How to Choose Projects for a Graphic Design Portfolio

How to Choose Projects for a Graphic Design Portfolio

Choosing what to include in a graphic design portfolio can be harder than creating the work itself. Many beginners want to include everything they have made because each sketch or draft feels connected to their learning process. However, a portfolio is not a storage folder. It is a selected collection. Its purpose is to show how you think visually, how you solve design tasks, and how you present your work with care.

The first step is to review your existing materials. Gather sketches, posters, typography exercises, color studies, layout drafts, fictional design projects, and any visual experiments you have made. Place them together and look for patterns. You may notice that you often use geometric shapes, calm palettes, editorial layouts, strong typography, or abstract compositions. These patterns can help you understand your visual direction.

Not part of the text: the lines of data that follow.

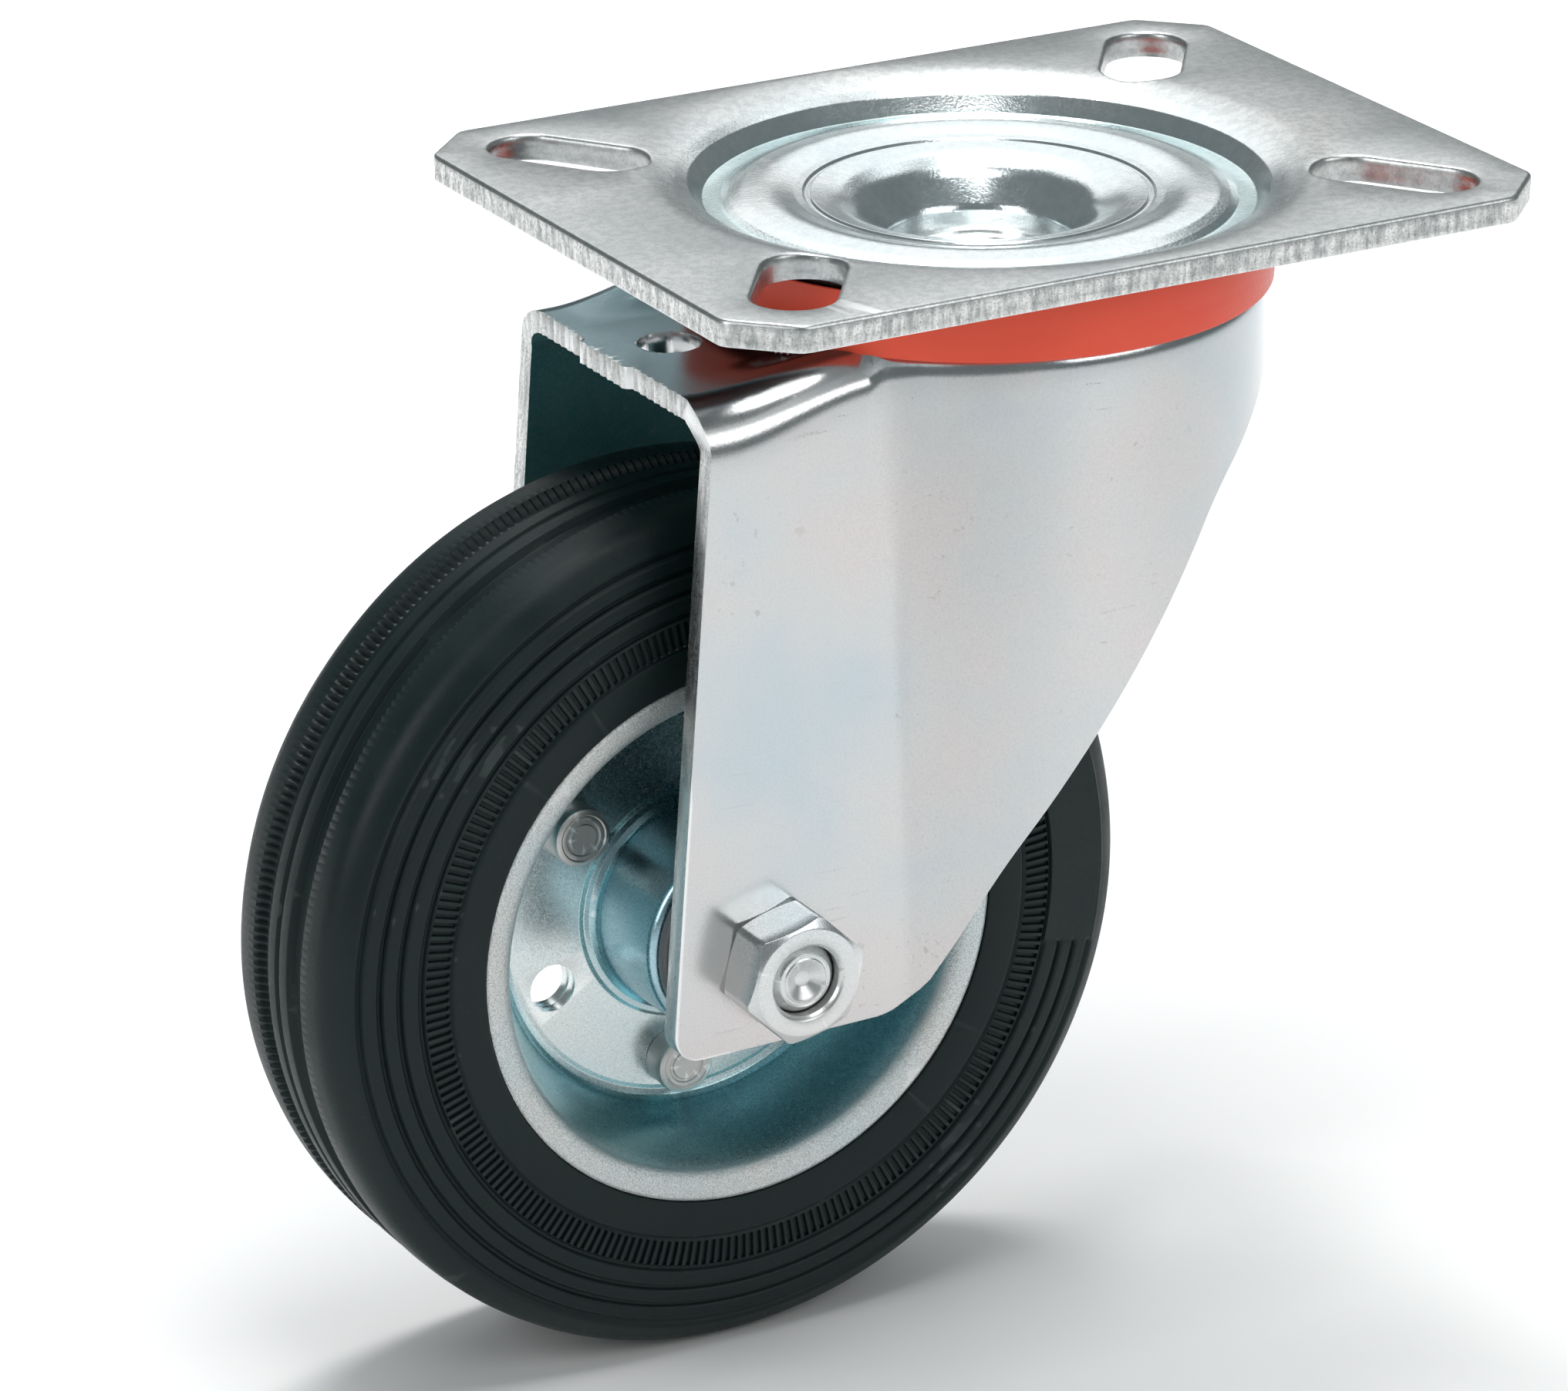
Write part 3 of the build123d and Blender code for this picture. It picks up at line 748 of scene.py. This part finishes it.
def plan_point(kind, share, z):
    """Point and outward direction on the fork's near skin at a height, by zone and share along it."""
    radius, valley = head_radius(z), valley_radius(z)
    reach, drop = radius + valley, LEG_FACE + valley
    x = -math.sqrt(reach ** 2 - drop ** 2)
    if kind == "valley":
        first, last = math.pi / 2, math.atan2(drop, -x)
        turn = first + (last - first) * share
        away = np.array([math.cos(turn), math.sin(turn)])
        return np.array([x, -drop]) + valley * away, -away
    start = math.atan2(-drop, x)
    turn = start * (1 - share)
    away = np.array([math.cos(turn), math.sin(turn)])
    return radius * away, away


def crown_height(x, y):
    """Height of the crown with its raised shoulders, the step up to the head and the ball groove."""
    r = np.hypot(x, y)
    rise = smooth((x + 44.0) / 20.0) * smooth((np.abs(y) - 9.0) / 8.0)
    shoulder = CROWN_TOP + SHOULDER_RISE * rise
    top = shoulder + (HEAD_TOP - shoulder) * smooth((HEAD_STEP - r) / 2.0)
    inside = np.clip(UPPER_GROOVE ** 2 - (r - UPPER_TRACK) ** 2, 0, None)
    return np.where(inside > 0, np.minimum(top, UPPER_TRACK_HEIGHT - np.sqrt(inside)), top)


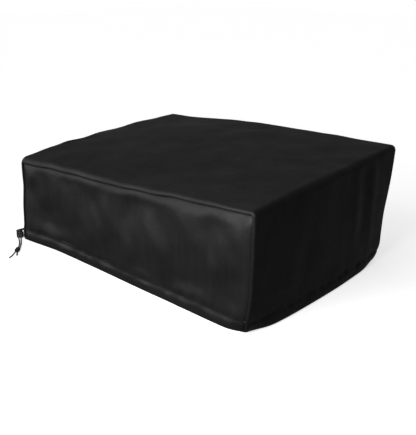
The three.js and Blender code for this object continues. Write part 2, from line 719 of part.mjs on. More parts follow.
const upwards = new THREE.Vector3(0, 0, 1);
const knotWay = heading.clone().applyAxisAngle(upwards, KNOT_TURN);
const knotLeft = leftwards.clone().applyAxisAngle(upwards, KNOT_TURN);
const knotFrom = onTable(KNOT_START);
{
  const outline = KNOT_PROFILE.map(([r, h]) => new THREE.Vector2(r, h));
  const turn = new THREE.Quaternion().setFromUnitVectors(new THREE.Vector3(0, 1, 0), knotWay);
  const knot = new THREE.LatheGeometry(outline, 16)
    .applyQuaternion(turn)
    .translate(...knotFrom.clone().addScaledVector(knotWay, KNOT_GAP));
  add("knot", fromManifold(toManifold(knot)), CORD_LOOK);
}

// A tail past the knot: how far to its left it starts, and how far its way is turned.
function tail(length, left, turn) {
  const way = knotWay.clone().applyAxisAngle(upwards, turn);
  const from = knotFrom
    .clone()
    .addScaledVector(knotWay, KNOT_LENGTH + 4 * KNOT_GAP)
    .addScaledVector(knotLeft, left);
  const at = (share, height) => from.clone().addScaledVector(way, share * length).setZ(height);
  return [at(0, 4.4), at(0.25, 3.2), at(0.5, 2), at(0.75, 1.65), at(1, 1.6)];
}
add("tail_long", cord(tail(24, -1.75, -0.14), CORD_R, 12, CORD_SIDES), CORD_LOOK);
add("tail_short", cord(tail(10, 1.75, 0.14), CORD_R, 8, CORD_SIDES), CORD_LOOK);

// ---------------------------------------------------------------- cord lock
// A rounded block on the lock's axis: its length lies along X, its height along Z.
function block(length, width, low, high, radius, bevel = 0) {
  const [l, w] = [length / 2 - bevel, width / 2 - bevel];
  const r = Math.min(radius - bevel, l - 0.001, w - 0.001);
  const outline = new THREE.Shape();
  outline.moveTo(-l + r, -w);
  outline.lineTo(l - r, -w);
  outline.absarc(l - r, -w + r, r, -Math.PI / 2, 0);
  outline.absarc(l - r, w - r, r, 0, Math.PI / 2);
  outline.absarc(-l + r, w - r, r, Math.PI / 2, Math.PI);
  outline.absarc(-l + r, -w + r, r, Math.PI, 1.5 * Math.PI);
  const g = new THREE.ExtrudeGeometry(outline, {
    depth: high - low - 2 * bevel,
    steps: 1,
    curveSegments: 6,
    bevelEnabled: bevel > 0,
    bevelThickness: bevel,
    bevelSize: bevel,
    bevelSegments: 2,
  });
  return toManifold(g.translate(0, 0, low + bevel));
}

// The lock is made with the strands along Y, then turned into place.
const lockTurn = new THREE.Quaternion().setFromUnitVectors(new THREE.Vector3(0, -1, 0), heading);
const placed = (solid) => fromManifold(solid).applyQuaternion(lockTurn).translate(...lockAt);

let barrel = block(BARREL_L, BARREL_W, 0, BARREL_H, BARREL_CORNER, BARREL_BEVEL);
barrel = barrel.subtract(block(BORE_L, BORE_W, BARREL_FLOOR, BARREL_H + 2, BORE_W / 2));
for (const side of [-1, 1]) {
  const hole = new THREE.CylinderGeometry(CORD_HOLE_R, CORD_HOLE_R, BARREL_W + 4, 20);
  hole.translate((side * STRAND_GAP) / 2, 0, STRAND_HEIGHT);
  barrel = barrel.subtract(toManifold(hole));
}
add("lock_barrel", placed(barrel), PLASTIC_LOOK);

const slotLow = STRAND_HEIGHT - CORD_R - SLOT_CLEAR;
const slotHigh = STRAND_HEIGHT + CORD_R + SLOT_CLEAR + PLUNGER_TRAVEL;
const capLow = BARREL_H + PLUNGER_TRAVEL + CAP_CLEAR;
const stemL = BORE_L - 2 * PLUNGER_CLEAR;
const stemW = BORE_W - 2 * PLUNGER_CLEAR;
let plunger = block(stemL, stemW, slotLow - PLUNGER_BAR, capLow + 1, stemW / 2);
for (const side of [-1, 1]) {
  const slot = block(2 * (CORD_R + SLOT_CLEAR), 20, slotLow, slotHigh, 0.4);
  plunger = plunger.subtract(slot.translate([(side * STRAND_GAP) / 2, 0, 0]));
}
const dome = CAP_PROFILE.map(([r, h]) => new THREE.Vector2(r, h));
const cap = new THREE.LatheGeometry(dome, 28).rotateX(Math.PI / 2).translate(0, 0, capLow);
plunger = plunger.add(toManifold(cap));
add("lock_plunger", placed(plunger), PLASTIC_LOOK);

const springLow = BARREL_FLOOR + SPRING_WIRE_R + SPRING_GAP;
const springHigh = slotLow - PLUNGER_BAR - SPRING_WIRE_R - SPRING_GAP;
const COIL_POINTS = 12; // per turn
const coil = [];
for (let k = 0; k <= SPRING_TURNS * COIL_POINTS; k++) {
  const a = (2 * Math.PI * k) / COIL_POINTS;
  const height = lerp(springLow, springHigh, k / (SPRING_TURNS * COIL_POINTS));
  coil.push(new THREE.Vector3(SPRING_R * Math.cos(a), SPRING_R * Math.sin(a), height));
}
const spring = toManifold(cord(coil, SPRING_WIRE_R, SPRING_TURNS * COIL_POINTS, 6));
add("lock_spring", placed(spring), STEEL_LOOK);

export default part;
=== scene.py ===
import math

import bpy
import numpy as np
from mathutils import Matrix, Vector


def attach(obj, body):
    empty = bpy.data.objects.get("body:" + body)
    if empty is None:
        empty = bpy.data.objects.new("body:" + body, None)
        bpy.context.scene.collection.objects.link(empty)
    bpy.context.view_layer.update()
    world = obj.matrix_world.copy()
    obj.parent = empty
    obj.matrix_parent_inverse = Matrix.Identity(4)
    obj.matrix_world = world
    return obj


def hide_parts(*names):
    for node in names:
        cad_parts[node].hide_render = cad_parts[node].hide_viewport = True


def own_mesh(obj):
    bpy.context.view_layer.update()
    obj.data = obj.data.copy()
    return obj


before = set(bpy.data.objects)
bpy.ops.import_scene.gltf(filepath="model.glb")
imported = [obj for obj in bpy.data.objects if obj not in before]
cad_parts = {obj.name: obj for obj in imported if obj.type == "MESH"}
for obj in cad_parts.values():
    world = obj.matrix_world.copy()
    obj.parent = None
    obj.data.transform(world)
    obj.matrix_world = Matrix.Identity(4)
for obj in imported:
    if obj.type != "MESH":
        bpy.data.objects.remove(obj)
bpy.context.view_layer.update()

MM = 0.001  # lengths below are in millimetres unless they say metres

# ------------------------------------------------------------------ camera
CAMERA_AT = (0.9152, -0.9330, 0.5506)  # metres
CAMERA_AZIMUTH = math.radians(43.826)
CAMERA_ELEVATION = math.radians(20.186)
CAMERA_LENS = 60.58
SENSOR = 36.0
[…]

When reviewing your work, avoid asking only, “Do I like this?” A more useful set of questions includes: Does this work have a clear idea? Can I explain the design choices? Is the composition organized? Does the color support the mood? Is the text readable? Does this piece connect with the rest of the portfolio? These questions help you choose work based on structure rather than emotion alone.

Not every piece needs to be included. Some works may be valuable as practice but not ready for presentation. Others may have one strong detail but need more development. You can create three groups: works to include now, works to revise, and works to keep as private practice. This makes the selection process more calm and manageable.

A portfolio should include variety, but variety does not mean randomness. For example, you might include one poster concept, one editorial layout, one typography study, and one visual identity case for an imagined project. These pieces can be different, but they should still share a level of care in presentation. Consistent spacing, similar case structure, and a shared tone of writing can help different works feel connected.

Each project should have a role in the portfolio. The first project might introduce your visual style. The second might show how you work with typography. The third might show color and layout decisions. The fourth might show a series or a more detailed process. When every project has a role, the portfolio becomes easier to follow.

The order of projects matters. A strong opening piece should be clear and well presented. It does not need to be the loudest work, but it should set the tone for the collection. The middle section can contain works that show variation. The final project can leave the viewer with a sense of closure. Think of the portfolio as a visual route, not just a list.

Descriptions are also important. A project without explanation may leave the viewer guessing. A project description can be short, but it should answer a few basic questions: What is the project? What was the visual goal? What decisions shaped the design? What process steps were used? A calm and specific description can help the viewer understand the work without overloading the page.

Process material should be selected carefully. Showing process can add depth, but too much process can make the case feel crowded. Include sketches, layout drafts, color tests, or type studies only when they explain how the idea developed. Add short captions so the viewer knows what they are seeing.

Consistency in presentation helps a portfolio feel more organized. Use similar margins, heading styles, image sizes, and caption formats across projects. This does not mean every project must look the same. It means they should belong to the same visual environment.

A helpful method is to create a portfolio checklist. For each project, check whether it has a title, short context, final visual, selected process, color or type notes, and a short description. Then review the whole collection. Are there repeated ideas? Is one project much weaker in presentation than the others? Does the order feel natural? Are the pages too crowded?

Choosing portfolio projects is an act of editing. It requires attention, patience, and willingness to remove what does not support the current collection. The goal is not to show everything you can do. The goal is to show selected work with clear thinking, visual order, and thoughtful presentation.

A graphic design portfolio can always develop further. As you create new work, older pieces may be replaced, revised, or moved into an archive. This is a normal part of the process. A portfolio is not fixed forever. It changes as your visual language becomes more defined.